SAN FRANCISCO — The cameras that photograph drivers running red lights at some of the city's most dangerous intersections haven't worked in months.
The new digital technology replacing the crumbling Kodak cameras that used film won't be installed for months either, according to a column in the San Francisco Chronicle by Phil Matier.
"They're putting the first camera in this month, but it's not going to be till this summer that the program is going to be fully functional," said Matier.
The old system was shut down four months ago, Matier reported. When it's restored, there will be only 13 intersections where the cameras take pictures of license plates and drivers' faces, down from 20.
"All of this is coming at a time when there's an increasing push to make the streets of San Francisco more safe," Matier said. "We're becoming more congested.
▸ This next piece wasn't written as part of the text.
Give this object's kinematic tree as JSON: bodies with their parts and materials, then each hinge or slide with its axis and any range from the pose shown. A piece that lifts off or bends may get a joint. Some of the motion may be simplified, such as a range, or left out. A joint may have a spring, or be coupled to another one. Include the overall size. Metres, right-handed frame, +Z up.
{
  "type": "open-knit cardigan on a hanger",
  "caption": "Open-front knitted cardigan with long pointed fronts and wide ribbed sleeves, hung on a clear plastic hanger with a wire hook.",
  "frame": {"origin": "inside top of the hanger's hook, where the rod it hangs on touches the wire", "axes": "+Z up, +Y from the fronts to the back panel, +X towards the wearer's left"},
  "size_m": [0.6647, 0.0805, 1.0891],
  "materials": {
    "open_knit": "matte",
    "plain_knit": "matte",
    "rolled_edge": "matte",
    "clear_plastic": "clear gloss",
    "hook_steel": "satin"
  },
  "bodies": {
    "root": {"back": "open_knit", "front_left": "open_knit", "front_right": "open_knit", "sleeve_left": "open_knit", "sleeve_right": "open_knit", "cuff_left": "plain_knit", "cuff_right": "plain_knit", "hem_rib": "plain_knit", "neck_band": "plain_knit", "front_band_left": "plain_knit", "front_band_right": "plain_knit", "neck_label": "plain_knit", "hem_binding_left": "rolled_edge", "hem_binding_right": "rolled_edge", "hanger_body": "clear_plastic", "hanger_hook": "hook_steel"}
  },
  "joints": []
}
There's a problem with speeding, and there's a problem with people running red lights."
When the leaders of San Francisco's pedestrian and bicycle organizations learned the camera's were shut down, they were not pleased.
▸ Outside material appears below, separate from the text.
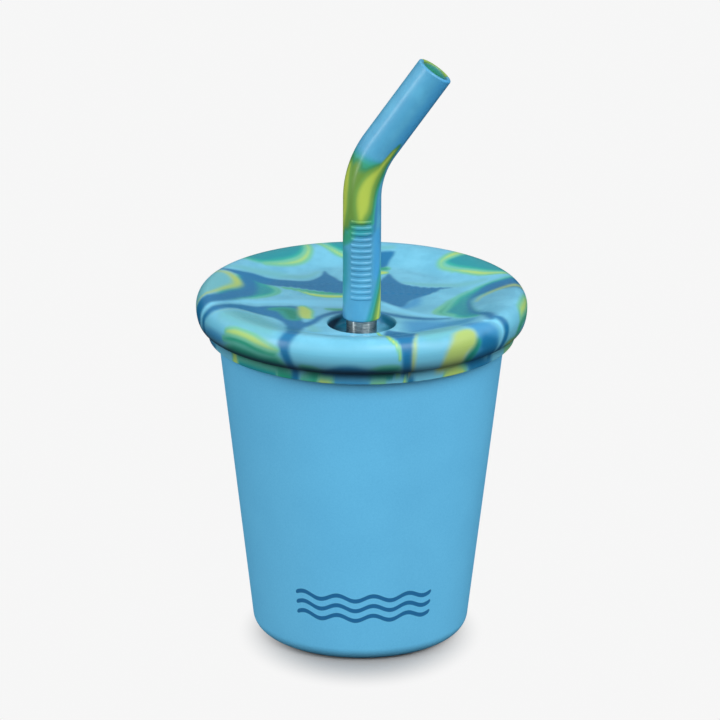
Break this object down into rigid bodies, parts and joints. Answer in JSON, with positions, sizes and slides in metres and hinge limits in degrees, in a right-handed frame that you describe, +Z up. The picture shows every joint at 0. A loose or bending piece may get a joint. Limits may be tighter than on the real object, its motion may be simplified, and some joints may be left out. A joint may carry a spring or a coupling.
{
  "type": "straw cup",
  "caption": "Small tapered steel cup with a dished silicone lid and a steel straw that ends in a bent silicone tip.",
  "frame": {"origin": "centre of the cup's foot, on the table it stands on", "axes": "+Z up the cup's axis; the straw stands at -Y of that axis; the tip bends towards +X at rest"},
  "size_m": [0.088, 0.088, 0.1636],
  "materials": {
    "cup_coat": "matte powder coat with a fine texture",
    "bare_steel": "brushed, with the strokes running round the tube",
    "lid_silicone": "satin silicone with swirled colours",
    "tip_silicone": "satin silicone with swirled colours"
  },
  "bodies": {
    "cup": {"cup_body": "cup_coat"},
    "lid": {"lid": "lid_silicone"},
    "straw": {"straw_tube": "bare_steel"},
    "tip_sleeve": {"flex_tip_sleeve": "tip_silicone"},
    "tip_mouth": {"flex_tip_mouthpiece": "tip_silicone"}
  },
  "joints": [
    {"name": "lid_lift", "type": "slide", "parent": "cup", "child": "lid", "axis": [0, 0, 1], "range_m": [0, 0.1]},
    {"name": "straw_slide", "type": "slide", "parent": "lid", "child": "straw", "axis": [0, 0, 1], "range_m": [-0.004, 0.0765]},
    {"name": "tip_swivel", "type": "hinge", "parent": "straw", "child": "tip_sleeve", "pos_m": [0, -0.0181, 0.106], "axis": [0, 0, 1], "continuous": true},
    {"name": "tip_flex", "type": "hinge", "parent": "tip_sleeve", "child": "tip_mouth", "pos_m": [0.00117, -0.0181, 0.13383], "axis": [0, 1, 0], "range_deg": [-30, 30], "stiffness_Nm_per_rad": 0.03}
  ]
}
There have been 10 pedestrians and cyclists killed in San Francisco in 2019.
Due to the spate of deadly crashes involving pedestrians and people on bicycles, the city's transportation department has promised to install posts and green paint for bike lanes, make crosswalks more visible and adjust signal timing.
At the peak of the program, the red-light cameras captured more than 19,000 violations per year.
Running a red light is violation that can be punished with a $499 fine.